1) World markets seem to be gone, but the replacement seems to be country based markets, and without what seems like any sort of transportation cost element added in (For example, different types of transport being goods themselves, used up in moving goods unsold locally to further markets.) If markets are based solely around borders, like the entire US being a market, and even worse, goods do not flow on their own but only with individual trading done by the player, it seems to me like the markets have taken rather than a step forward, a major step backward. If it is the case that borders arbitrarily cutoff or create trade, I think this game will end up with the sort of lifeless tacked on trading you have in games like Civilization, rather than a flowing autonomous and integrated system like we've at least sort of got with Vicky II. If two cities border each other but are in different markets, will this system prevent them from trading without a player chosen trade deal?

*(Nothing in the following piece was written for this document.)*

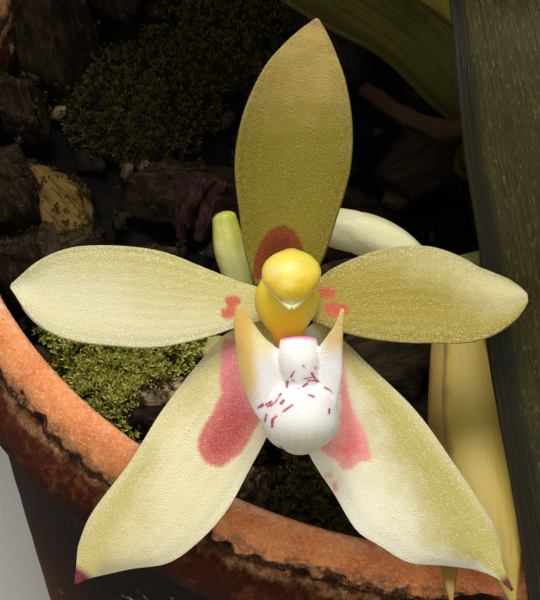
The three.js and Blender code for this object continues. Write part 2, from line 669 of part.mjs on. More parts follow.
const lobes = {
  left: {
    base: [-1.4, -8.4], tip: [-3.75, 0.35], side: 1,
    outer: [[0, 0.7], [0.1, 1.0], [0.39, 1.25], [0.68, 0.95], [0.85, 0.75], [0.94, 0.45], [1, 0.15]],
    inner: [[0, 1.2], [0.15, 1.8], [0.4, 2.3], [0.58, 2.1], [0.7, 1.2], [0.8, 0.75], [0.92, 0.36], [1, 0.15]],
    rise: (s) => 2.9 + 1.9 * s,
    curl: (q) => -1.5 * Math.max(0, q) ** 2 - 0.8 * Math.max(0, -q) ** 2,
  },
  right: {
    base: [3.0, -8.4], tip: [4.2, 0.1], side: -1,
    outer: [[0, 0.6], [0.25, 0.6], [0.4, 0.65], [0.6, 0.42], [0.8, 0.28], [0.94, 0.22], [1, 0.15]],
    inner: [[0, 1.0], [0.2, 1.3], [0.4, 1.5], [0.62, 1.4], [0.72, 1.0], [0.86, 0.38], [0.94, 0.24],
      [1, 0.15]],
    rise: (s) => 2.9 + 1.8 * s,
    curl: (q) => -1.4 * Math.max(0, q) ** 2 - 0.2 * Math.max(0, -q) ** 2,
  },
};

const lipGeometry = () => {
  const sacSpine = curveThrough([
    onFlower(1.3, -6.1, 2.3),
    onFlower(1.1, -7.4, 2.7),
    onFlower(0.95, -9.0, 2.6),
    onFlower(0.95, -10.5, 1.9),
  ]);
  const sacWidths = [[0, 1.9], [0.3, 2.75], [0.6, 3.0], [0.85, 2.4], [1, 1.4]];
  const sacDepths = [[0, 1.5], [0.3, 2.4], [0.6, 2.65], [0.85, 2.0], [1, 1.2]];
  const sac = rod(sacSpine, 7, 14, through(sacWidths), through(sacDepths));
  const tongueSpine = curveThrough([
    onFlower(0.8, -2.3, 3.3),
    onFlower(0.85, -3.8, 3.5),
    onFlower(1.15, -6.4, 3.1),
  ]);
  const tongueWidths = [[0, 1.45], [0.35, 1.6], [0.75, 1.3], [1, 1.2]];
  const tongueDepths = [[0, 0.9], [0.4, 1.25], [1, 0.85]];
  const tongue = rod(tongueSpine, 6, 10, through(tongueWidths), through(tongueDepths), vec(1, 0, 0), 0.3);
  const clawSpine = curveThrough([
    onFlower(0.3, -3.9, -0.2),
    onFlower(0.7, -5.2, 1.0),
    onFlower(1, -7, 2.2),
  ]);
  const claw = rod(clawSpine, 4, 8, () => 1.3, () => 0.9);
  const sides = Object.values(lobes).map((lobe) => sheet(lobePlace(lobe), 9, 4, 0.7));
  return fromSolid(fuse([sac, tongue, claw, ...sides]));
};

// The fading flower behind: five long tepals that hang from a small hub, and its column with the lip

const fadingTepals = [
  {
    width: 2.5,
    spine: [[12.6, 1, -12.2], [14.2, -2.4, -10.8], [14.8, -7.2, -9], [15.4, -12.6, -6], [16.5, -18, -3.8],
      [17.7, -23, -2.6]],
  },
  {
    width: 1.2,
    spine: [[12.4, 1, -12.2], [12.4, -2.4, -11.6], [12.5, -8.8, -9.6], [12.4, -15, -6.4], [12.8, -23, -1]],
  },
  {
    width: 2.2,
    spine: [[12.6, 1, -12.4], [14.6, -2.2, -13.9], [15.9, -8, -14], [16.4, -14, -12.5], [17, -18, -10.5]],
  },
  {
    width: 1.9,
    spine: [[12.7, 1, -12.3], [15.8, -0.6, -12.6], [18.2, -6, -12.9], [19.6, -12, -12], [20, -16, -11]],
  },
  {
    width: 1.7,
    spine: [[12.5, 1, -12.5], [13.2, -1.6, -13.7], [13.7, -8, -13], [13.6, -14, -11.4]],
  },
];
const fadingWidths = [[0, 0.35], [0.12, 0.6], [0.35, 0.95], [0.6, 1], [0.8, 0.75], [0.93, 0.35], [1, 0.1]];

const fadingGeometry = () => {
  const blades = fadingTepals.map(({ spine, width }) => {
    const curve = curveThrough(spine.map(([x, y, out]) => onFlower(x, y, out)));
    return sheet((along, across) => {
      const half = width * stationValue(fadingWidths, along) * across;
      const cup = 0.8 * across * across * Math.min(1, stationValue(fadingWidths, along)) ** 2;
      return curve.getPointAt(along).add(onFlower(half, 0, -cup).sub(flowerCentre));
    }, 9, 4, tepalThickness);
  });
  const hubCurve = curveThrough([
    onFlower(11.9, 2.2, -12.2),
    onFlower(12.6, 0.6, -12.3),
    onFlower(13, -0.6, -12.4),
  ]);
  const hub = rod(hubCurve, 3, 9, () => 1.35);
  return fromSolid(fuse([hub, ...blades]));
};

const fadingLipGeometry = () => {
  const spine = curveThrough([
    onFlower(14.2, -2.8, -12.2),
    onFlower(14.5, -4.8, -11.8),
    onFlower(14.8, -7.2, -11.4),
  ]);
  const widths = [[0, 0.5], [0.3, 0.8], [0.6, 0.6], [0.85, 0.95], [1, 0.5]];
  return rod(spine, 8, 10, through(widths));
};

// The withered perianth of the spent flower: shrivelled straps round a small core

const witheredGeometry = () => {
  const coreCurve = curveThrough([
    onFlower(-5.7, 8.6, -12),
    onFlower(-6.2, 9.4, -12.2),
    onFlower(-6.7, 10.3, -12.6),
  ]);
  const core = rod(coreCurve, 5, 8, (t) => 1.1 - 0.5 * t);
  const strapCount = 5;
  const straps = Array.from({ length: strapCount }, (_, k) => {
    const turn = (2 * Math.PI * k) / strapCount + 0.55;
    const fall = 2.6 + 0.9 * Math.sin(3 * k + 1);
    const spread = curveThrough([
      onFlower(-6.2 + 0.3 * Math.cos(turn), 9.3, -12.2 + 0.3 * Math.sin(turn)),
      onFlower(-6.5 + 1.0 * Math.cos(turn), 10.2, -12.2 + 1.4 * Math.sin(turn)),
      onFlower(-7.2 + 1.2 * Math.cos(turn), 9.2, -12.3 + 2.0 * Math.sin(turn)),
      onFlower(-7.6 + 1.0 * Math.cos(turn + 0.5), 9 - fall, -12.3 + 1.9 * Math.sin(turn + 0.5)),
    ]);
    return rod(spread, 6, 5, (t) => 0.9 - 0.5 * t, (t) => 0.45 - 0.1 * t);
  });
  return fromSolid(fuse([core, ...straps]));
};

// The whole plant in its pot

addPart("pot", potGeometry(), clay);
addPart("potting_bark", mediumGeometry(), bark);
for (const [name, bed] of Object.entries(mossBeds)) {
  addPart(name, fromSolid(mossGeometry(bed, 0)), moss);
}
addPart("stem_and_roots", stemGeometry(), rootGrey);
for (const [name, leaf] of Object.entries(leaves)) {
  addPart(name, sheet(leafPlace(leaf), 16, 6, leafThickness), leafGreen);
}
for (const [name, sheath] of Object.entries(sheaths)) {
  addPart(name, sheet(sheathPlace(sheath), 5, 6, tepalThickness), driedSheath);
}
addPart("old_flower_stalk", rod(oldStalkCurve, 9, 6, (t) => 1.2 - 0.5 * t), driedSheath);
addPart("flower_spike", spikeGeometry(), spikeGreen);
for (const [name, { points, widths }] of Object.entries(ovaries)) {
  const curve = curveThrough(points.map((point) => onFlower(...point)));
  addPart(name, rod(curve, 10, 8, (t) => ovaryRadius * stationValue(widths, t)), paleGreen);
}
for (const [name, tepal] of Object.entries(tepals)) {
  addPart(name, sheet(tepalPlace(tepal), 16, 6, tepalThickness), tepalCream);
}
addPart("column", columnGeometry(), columnYellow);
addPart("anther_cap", capGeometry(), capYellow);
addPart("lip", lipGeometry(), lipWhite);
addPart("fading_tepals", fadingGeometry(), fadingCream);
addPart("fading_column_and_lip", fadingLipGeometry(), fadingCream);
addPart("withered_perianth", witheredGeometry(), withered);

export default plant;
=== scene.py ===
# %% [markdown]
# # A brachypeza orchid in flower, in a clay pot
#
# The solids of this plant are already made and packed: a pot, its filling, the leaves and each piece of
# the flowers. They are plain and a little coarse. This lesson dresses them in Blender. Nearly every solid
# gets a finer piece in the same place and of the same form, and every piece gets a finish wired from
# nodes. The first step loads the solids and keeps the box that they fill, because nothing that is made
# here may be larger than that.

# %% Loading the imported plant
import math

import bmesh
import bpy
import numpy as np
from mathutils import Matrix, Vector, noise


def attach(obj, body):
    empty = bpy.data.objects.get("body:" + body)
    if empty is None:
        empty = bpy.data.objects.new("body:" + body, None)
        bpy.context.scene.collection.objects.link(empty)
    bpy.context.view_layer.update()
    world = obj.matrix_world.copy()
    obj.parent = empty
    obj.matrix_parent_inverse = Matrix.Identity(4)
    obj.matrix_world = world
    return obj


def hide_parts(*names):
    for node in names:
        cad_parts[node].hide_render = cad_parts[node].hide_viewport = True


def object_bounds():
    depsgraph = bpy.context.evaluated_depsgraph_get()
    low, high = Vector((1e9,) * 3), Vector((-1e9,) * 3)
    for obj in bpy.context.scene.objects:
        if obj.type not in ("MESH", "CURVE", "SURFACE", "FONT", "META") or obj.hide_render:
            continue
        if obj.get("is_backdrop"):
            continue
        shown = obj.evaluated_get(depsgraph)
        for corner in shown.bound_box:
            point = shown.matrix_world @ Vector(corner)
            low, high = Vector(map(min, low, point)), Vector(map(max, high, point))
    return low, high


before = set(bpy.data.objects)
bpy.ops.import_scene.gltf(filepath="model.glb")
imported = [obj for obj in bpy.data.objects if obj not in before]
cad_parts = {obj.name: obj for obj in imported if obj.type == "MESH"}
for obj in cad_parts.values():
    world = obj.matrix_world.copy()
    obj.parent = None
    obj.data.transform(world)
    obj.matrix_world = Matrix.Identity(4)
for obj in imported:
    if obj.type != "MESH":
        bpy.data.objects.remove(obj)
solid_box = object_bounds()

print("solids:", len(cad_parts), "box:", [round(v, 4) for corner in solid_box for v in corner])

# %% [markdown]
# ## The camera
#
# A macro photograph is taken from some distance with a long lens, so the camera stands 400 mm from the
# flower and looks 50 degrees down. The lens length follows from how many pixels a millimetre of the
# flower takes up on the 600 pixels of the picture's long side. A camera can be aimed with a constraint,
# but here one turn about X says it all: the view has no roll and no turn to the side.

# %% The photograph's camera
MM = 0.001
LOOK_DOWN = math.radians(50)
VIEW_CENTRE = Vector((-19.4, -37.0, 104.6))
CAMERA_DISTANCE = 400
PIXEL_SIZE = 0.078
PICTURE_LONG_SIDE = 600
SENSOR = 36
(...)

2)It sounds like there will be transportation efficiency, but it doesn't sound like this will involve anything more than pops sinking money into upgrading infrastructure, without that infrastructure itself having supply and demand. In Victoria 2 the tendency with railroads was for them to be spammed to every corner of a country as soon as any pop had the money to do so, and without any ability for the pops to gauge their economic sense. Further, the pops that put in the money didn't get anything out of it, it was just a one and done thing. Is that going to be the same with the new game?

3) It seems to have been suggested that factories are themselves no longer to be autonomously constructed, this will also be taken on by the player, or at least this will depend ultimately on them. Rather than factories having ownership by particular companies or something, I am not sure this is a step forward either. I am worried that factories and buildings are also headed in a civilization type direction, where in order to limit micromanagement, they are limited in any given area artificially. Instead of having dense population centers that are the location of tons of different industry, growing or shrinking because of local supply and demand, is this system going to force a place like Chicago to become a place where canned goods and maybe two other goods are made and thats it?

Overall, I am just worried that the sacrifice to accessibility everyone has speculated about in the last couple years will come in the form of substituting an autonomous and vibrant economy for one which requires direct player control and consequently exists in a far more limited and abstract sense. I really have been anticipating this game for a decade but I am worried about these elements a lot.